Tel ne fut pas le cas. Dans un article riche d’informations qui inspiraient sa juste fureur (1), Michel Fontaurelle montrait comment les ministères concernés s’ingéniaient à diminuer autant que possible les sommes dues aux anciens des troupes coloniales. Dans l’entourage du secrétaire d’Etat au Budget, on expliquait gravement que le paiement à égalité des pensions militaires provoquerait « une véritable perturbation de l’économie locale en créant de subites fortunes pour quelques centaines de personnes ».

Je n’ai pas souvenir que Laurent Fabius, alors ministre des Finances, ait immédiatement publié une rectification. De même, Lionel Jospin laissa dire le secrétaire d’Etat aux Anciens combattants qui, par le biais de son entourage, fit courageusement savoir que le paiement à égalité « serait un séisme africain de plus ».

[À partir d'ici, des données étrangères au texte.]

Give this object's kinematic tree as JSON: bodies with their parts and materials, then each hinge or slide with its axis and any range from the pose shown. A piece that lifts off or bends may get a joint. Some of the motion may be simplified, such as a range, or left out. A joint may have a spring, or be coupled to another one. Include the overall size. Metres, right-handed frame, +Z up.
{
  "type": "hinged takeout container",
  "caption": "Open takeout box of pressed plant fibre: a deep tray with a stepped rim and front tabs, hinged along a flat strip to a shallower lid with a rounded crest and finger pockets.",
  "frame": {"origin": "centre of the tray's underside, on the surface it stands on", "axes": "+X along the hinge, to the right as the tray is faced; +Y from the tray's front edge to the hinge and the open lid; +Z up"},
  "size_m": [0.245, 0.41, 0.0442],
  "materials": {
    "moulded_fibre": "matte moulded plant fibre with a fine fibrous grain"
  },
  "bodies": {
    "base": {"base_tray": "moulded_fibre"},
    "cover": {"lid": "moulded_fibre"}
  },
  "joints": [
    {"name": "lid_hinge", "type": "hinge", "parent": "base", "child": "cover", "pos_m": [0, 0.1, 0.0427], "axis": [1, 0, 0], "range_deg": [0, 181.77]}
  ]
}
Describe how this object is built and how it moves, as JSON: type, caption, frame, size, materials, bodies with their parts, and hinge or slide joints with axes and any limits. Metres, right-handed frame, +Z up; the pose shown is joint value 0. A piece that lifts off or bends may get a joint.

Ces considérations imbéciles aboutirent à une proposition injuste : indexer les pensions et retraites des anciens combattants sur le niveau de vie de leur pays de résidence. Ceux qui avaient la malchance de se trouver dans les pays les moins développés se trouvaient ainsi pénalisés : cela revenait à ajouter de l’injustice à l’injustice et le racisme au mépris des pauvres. Ainsi, la retraite d’ancien combattant est actuellement de 461,65 € par an pour un Français, elle tombe à 193, 71 € pour un Sénégalais ; 106, 26 pour un Tunisien, 101, 97 pour un Algérien, 60, 06 pour un Marocain, 38 et 28 euros pour un Vietnamien.

Le président de la République fit part le 14 juillet dernier de ses bonnes intentions en matière de revalorisation mais il a fallu attendre la sortie du film « Indigènes », le 27 septembre pour que le gouvernement en vienne à appliquer aux anciens combattants français et étrangers le principe d’égalité.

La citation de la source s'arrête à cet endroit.